Because neither party has clearly prevailed in this appeal, we award no costs or attorney fees under I.A.R. 40 and 41. However, the magistrate upon remand is authorized to make such awards as he deems appropriate under the separate criteria contained in I.C. §§ 32-704(2) and 32-705.

SWANSTROM, J., concurs.

. As recognized in Simplot, there may be circumstances where a divorce court could pierce the business entity. If a partnership had no valid business purpose, and if it was created or managed with the aim of depriving the community of funds, the partnership’s retained earnings might be treated as community property. A similar result could obtain if the partner-spouse treated the entire partnership as his property exclusively, causing the rights of other partners to be illusory. However the husband does not allege such circumstances here.

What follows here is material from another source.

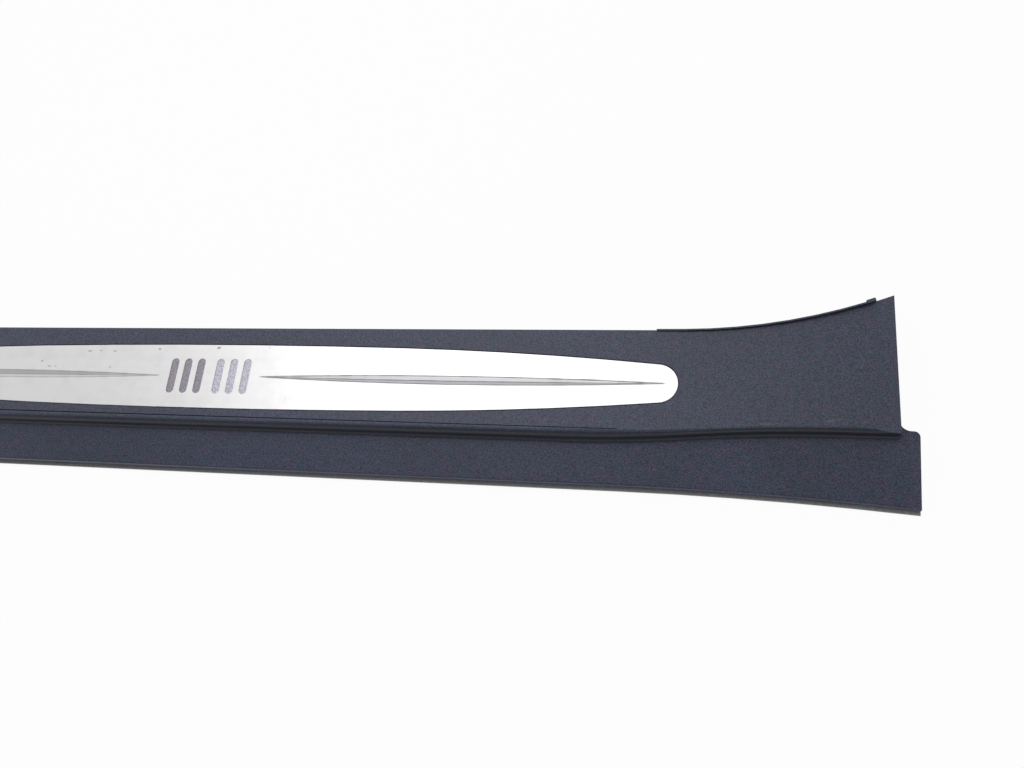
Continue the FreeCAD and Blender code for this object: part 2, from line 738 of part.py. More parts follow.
def make_bars():
    """Two groups of three rounded tread bars beside the middle of the plate."""
    radius = SIZE["bar_width"] / 2
    half = SIZE["bar_length"] / 2 - radius
    bars = []
    for group in (-1, 1):
        for step in (-1, 0, 1):
            x = group * SIZE["bar_group"] + step * SIZE["bar_pitch"]
            body = doc.addObject("PartDesign::Body", "tread_bar_cutter")
            outline = body_sketch(body, "tread_bar_outline", [
                arc((x, half), radius, 0, math.pi),
                line((x - radius, half), (x - radius, -half)),
                arc((x, -half), radius, math.pi, 2 * math.pi),
                line((x + radius, -half), (x + radius, half)),
            ])
            pad(body, outline, "tread_bar", "bar_depth")
            stand(body, z="deck_height - bar_depth")
            bars.append(body)
    return bars


def make_plate():
    """Bright plate with its coined grooves and tread bars."""
    body = doc.addObject("PartDesign::Body", "plate_blank")
    outline = body_sketch(body, "plate_outline", plate_pieces(0.0))
    pad(body, outline, "plate_sheet", "plate_thickness")
    stand(body, z="deck_height - plate_thickness")
    doc.recompute()
    top = SIZE["plate_thickness"]
    sheet_pad = body.Tip
    edges = [
        f"Edge{index}" for index, edge in enumerate(sheet_pad.Shape.Edges, 1)
        if all(abs(point.z - top) < 1e-4 for point in edge_points(edge))
    ]
    bevel = body.newObject("PartDesign::Chamfer", "plate_edge")
    bevel.Base = (sheet_pad, edges)
    bind(bevel, Size="plate_bevel")
    marks = fuse("plate_marks", [make_spear(-1), make_spear(1)] + make_bars())
    return cut("trim_plate", body, marks)


def make_tape(name, start, end, edge):
    """Strip of adhesive tape between the recess and the plate."""
    body = doc.addObject("PartDesign::Body", name)
    low, high, side = number(start), number(end), number(edge)
    corners = [(low, -side), (high, -side), (high, side), (low, side)]
    outline = body_sketch(body, name + "_outline", polygon(corners))
    for x, y in corners:
        hold(outline, (x, y), start if x == low else end, edge if y > 0 else "- " + edge)
    pad(body, outline, name + "_strip", "tape_thickness")
    return stand(body, z="deck_height - plate_thickness - tape_thickness")


def make_tapes():
    """One tape under the middle of the plate and one under each side."""
    far, near = "- plate_half_length + tape_stop", "- tape_middle_end - tape_gap"
    left = make_tape("plate_tape_left", far, near, "tape_side_edge")
    middle = make_tape("plate_tape_middle", "- tape_middle_end", "tape_middle_end", "tape_middle_edge")
    near, far = "tape_middle_end + tape_gap", "plate_half_length - tape_stop"
    return [left, middle, make_tape("plate_tape_right", near, far, "tape_side_edge")]


def raise_sketch(sketch, height):
    """Moves a body's sketch off its plane by a sum of sizes."""
    sketch.AttachmentOffset = Placement(Vector(0, 0, number(height)), Rotation())
    sketch.setExpression(".AttachmentOffset.Base.z", formula(height))


def add_circle(sketch, radius):
    """Circle about the sketch's origin, with its radius tied to a sum of sizes."""
    circle = sketch.addGeometry(Part.Circle(Vector(0, 0, 0), Vector(0, 0, 1), number(radius)), False)
    sketch.addConstraint(Sketcher.Constraint("Coincident", circle, 3, -1, 1))
    row = sketch.addConstraint(Sketcher.Constraint("Radius", circle, number(radius)))
    sketch.setExpression(f"Constraints[{row}]", formula(radius))


def make_clip(name, place):
    """Push-in clip: square head and neck, round collar and two barbed prongs."""
    body = doc.addObject("PartDesign::Body", name)
    right = [
        ("neck_half", "tower_foot + seat_thickness + head_thickness"),
        ("neck_half", "barb_back"),
        ("barb_half", "barb_height"),
        ("prong_tip", "prong_foot"),
        ("prong_gap", "prong_foot"),
        ("prong_gap", "tower_foot - collar_thickness"),
    ]
    ties = right + [("- " + x, z) for x, z in reversed(right)]
    corners = [(number(x), number(z)) for x, z in ties]
    profile = body_sketch(body, name + "_prongs", polygon(corners), "XZ_Plane")
    for corner, (x, z) in zip(corners, ties):
        hold(profile, corner, x, z)
    raise_sketch(profile, "- neck_half")
    pad(body, profile, name + "_shank", "neck_half + neck_half")
    collar = body_sketch(body, name + "_collar_outline", [])
    add_circle(collar, "collar_radius")
    raise_sketch(collar, "tower_foot - collar_thickness")
    pad(body, collar, name + "_collar", "collar_thickness")
    side, cut_side = SIZE["head_half"], number("head_half - head_corner")
    head = body_sketch(body, name + "_head_outline", polygon([
        (side, -cut_side),
        (side, cut_side),
        (cut_side, side),
        (-cut_side, side),
        (-side, cut_side),
        (-side, -cut_side),
        (-cut_side, -side),
        (cut_side, -side),
    ]))
    raise_sketch(head, "tower_foot + seat_thickness")
    pad(body, head, name + "_head", "head_thickness")
    return stand(body, str(place[0]), str(place[1]))


def make_seal(name, place):
    """Foam washer below the collar of a clip, with a square hole for the shank."""
    body = doc.addObject("PartDesign::Body", name)
    high, low = "neck_half + neck_gap", "- neck_half - neck_gap"
    ties = [(high, low), (high, high), (low, high), (low, low)]
    corners = [(number(x), number(y)) for x, y in ties]
    outline = body_sketch(body, name + "_outline", polygon(corners))
    for corner, (x, y) in zip(corners, ties):
        hold(outline, corner, x, y)
    add_circle(outline, "seal_radius")
    pad(body, outline, name + "_ring", "seal_thickness")
    return stand(body, str(place[0]), str(place[1]), "tower_foot - collar_thickness - seal_thickness")


def make_pad(name, x):
    """Foam pad that fills the gap between trim and car body."""
    item = doc.addObject("Part::Box", name)
    bind(item, Length="pad_long", Width="pad_wide", Height="pad_thickness")
    left = x - SIZE["pad_long"] / 2
    return stand(item, str(left), str(-SIZE["pad_wide"] / 2), "rib_foot - pad_thickness")


def label(item, name):
    """Names a finished sub-part, which also names its file."""
    item.Label = name
    return item


def build():
    parts = [label(make_carrier(), "sill_carrier")]
    parts.append(label(make_plate(), "trim_plate"))
    parts += make_tapes()
    for index, place in enumerate(clip_stations(), 1):
        parts.append(make_clip(f"clip_{index}", place))
        parts.append(make_seal(f"clip_seal_{index}", place))
    for index, x in enumerate(pad_places(), 1):
        parts.append(make_pad(f"foam_pad_{index}", x))
    return parts


def check(parts):
    """Stops on any failed object or unsound sub-part before a file is written."""
    for item in doc.Objects:
        if any(word in item.State for word in ("Invalid", "Error")):
            raise ValueError(f"{item.Label} has failed: {item.State}")
    for part in parts:
        shape = part.Shape
        if shape.isNull() or not shape.isValid() or shape.Volume <= 0:
            raise ValueError(f"{part.Label} is not a sound solid")


def write(parts):
    os.makedirs("parts", exist_ok=True)
    for part in parts:
        part.Shape.exportStep(f"parts/{part.Label}.step")


finished = build()
doc.recompute()
check(finished)
write(finished)
for part in finished:
    box = part.Shape.BoundBox
    print(f"{part.Label}: {len(part.Shape.Solids)} solid, {part.Shape.Volume / 1000:.2f} cm3, "
          f"{box.XLength:.1f} x {box.YLength:.1f} x {box.ZLength:.1f} mm")
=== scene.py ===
import math

import bpy
from bpy.props import FloatProperty, FloatVectorProperty, PointerProperty
from mathutils import Matrix, Vector


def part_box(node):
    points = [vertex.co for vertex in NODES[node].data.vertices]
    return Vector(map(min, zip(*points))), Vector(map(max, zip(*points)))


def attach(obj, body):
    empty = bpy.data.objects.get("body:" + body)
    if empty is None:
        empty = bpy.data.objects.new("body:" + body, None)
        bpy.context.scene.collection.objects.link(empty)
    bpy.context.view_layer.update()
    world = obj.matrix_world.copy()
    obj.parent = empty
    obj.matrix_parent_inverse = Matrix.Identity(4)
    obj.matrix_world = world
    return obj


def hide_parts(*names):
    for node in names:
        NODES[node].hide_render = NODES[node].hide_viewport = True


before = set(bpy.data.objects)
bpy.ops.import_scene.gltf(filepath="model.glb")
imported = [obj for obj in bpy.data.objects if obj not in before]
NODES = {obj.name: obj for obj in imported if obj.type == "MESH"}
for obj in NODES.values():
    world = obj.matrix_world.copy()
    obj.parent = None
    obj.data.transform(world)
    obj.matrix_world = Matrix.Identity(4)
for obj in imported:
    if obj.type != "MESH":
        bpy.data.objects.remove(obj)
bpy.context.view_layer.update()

bl_info = {
    "name": "Door sill trim",
    "version": (1, 0, 0),
    "blender": (4, 5, 0),
    "location": "View3D > Sidebar > Sill trim",
    "description": "Finishes a moulded car door sill trim and sets it on a pale studio floor",
    "category": "Object",
}

BODY = "root"
PLATE_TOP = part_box("trim_plate")[1].z
CLIPS = sorted(name for name in NODES if name.startswith("clip_") and "seal" not in name)
SEALS = sorted(name for name in NODES if name.startswith("clip_seal_"))
TAPES = sorted(name for name in NODES if name.startswith("plate_tape_"))
PADS = sorted(name for name in NODES if name.startswith("foam_pad_"))

# Places on the part, in metres; a pair gives where a mask starts and where it is full

WASHER_HOLE = 0.0074                          # side of the washers' square hole
SPEAR_MIDDLE, SPEAR_HALF = 0.21285, 0.16725   # centre and half length of a coined groove
SPEAR_BOWS = (0.0031, -0.0008, -0.0038)       # bow of its inner edge, crease and outer edge
BAR_REACH = (0.0440, 0.0436)                  # distance from the middle that the tread bars keep within
FACE_DEPTH = (0.0016, 0.0012)                 # depth below the plate's top that is still its face
GROOVE_DEPTH = (0.00002, 0.00006)             # depth at which a coined groove begins
ETCH_DEPTH = (0.00010, 0.00026)               # depth of a bar's etched floor
WALL_TOP = (0.00001, 0.00003)                 # depth at which a bar's wall begins
WALL_FOOT = (0.00028, 0.00022)                # depth at which it ends
RIM_HEIGHT = (0.0042, 0.0018)                 # height below which the outer foot gets painted light
RIM_SIDE = (-0.0600, -0.0640)                 # line outside which the outer foot gets painted light
RISER_HEIGHT = (0.0090, 0.0120)               # height above which a steep face gets the riser's painted shade
PATCH_THICKNESS = 0.004                       # half thickness of a worn patch
LEVEL_SLACK = 0.0009                          # slack when a level of a foam pad is picked

# Levels of a foam pad, as shares of its half height, and the share of the waist that each takes
PAD_WAIST = ((-2 / 3, 0.5), (-1 / 3, 0.9), (0.0, 1.0), (1 / 3, 0.8), (2 / 3, 0.4))

# Face normals: what faces up or sideways, for the painted light along the outer foot, and what leans
# outwards as far as the riser, for its painted shade
NOT_BELOW = (-0.25, 0.05)
RISER_LEAN = (-0.22, -0.62)

# Noise layers of the grain, each with its scale as a share of the grain's own
GRAIN_LAYERS = (("Fine", 1.0), ("Speckle", 1.2), ("Patches", 0.17), ("Mottle", 0.011))

# Darkest and lightest factor on a colour
SPECKLE_SHADE = ((0.28, 0.28, 0.28), (1.72, 1.72, 1.72))
MOTTLE_SHADE = ((0.95, 0.95, 0.93), (1.05, 1.05, 1.07))
STREAK_SHADE = ((0.985, 0.985, 0.985), (1.01, 1.01, 1.01))
SMUDGE_SHADE = ((0.955, 0.955, 0.945), (1.0, 1.0, 1.0))

# Grime and painted shade along a groove's inner edge, crease and outer edge: half width, least and greatest
# strength
GROOVE_GRIME_AND_SHADE = ((0.00060, 0.75, 0.95), (0.00056, 0.66, 0.85), (0.00062, 0.80, 0.95))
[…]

. Trial courts are not barred from taking note of retained earnings when dividing community property. The division of community property may be made unequally when "compelling reasons” exist for doing so. I.C. § 32-712. The choice between substantial equality and some other equitable division is committed to the trial judge’s sound discretion, guided by statutory and case law. Bailey v. Bailey, 107 Idaho 324, 689 P.2d 216 (Ct.App.1984). Where retention of earnings in a separate property entity has greatly increased one spouse’s separate estate, leaving a modest community estate to be divided with the other spouse, the court may deviate from equality in order to alleviate hardship. Cf. Speer v. Quinlan, supra (acknowledging that predecessor version of I.C. § 32-712 permitted a trial court to make unequal division of community property in light of retained corporate earnings). However, the magistrate in this case found no hardship and determined that a substantially equal division of the community property was appropriate.

. We interpret the decree to require $300 per month for each child when the older child reaches age fourteen — a total increase of $100 per month. If there is any dispute about this interpretation, it can be resolved on remand if the magistrate decides to reenter a decree containing a similar provision.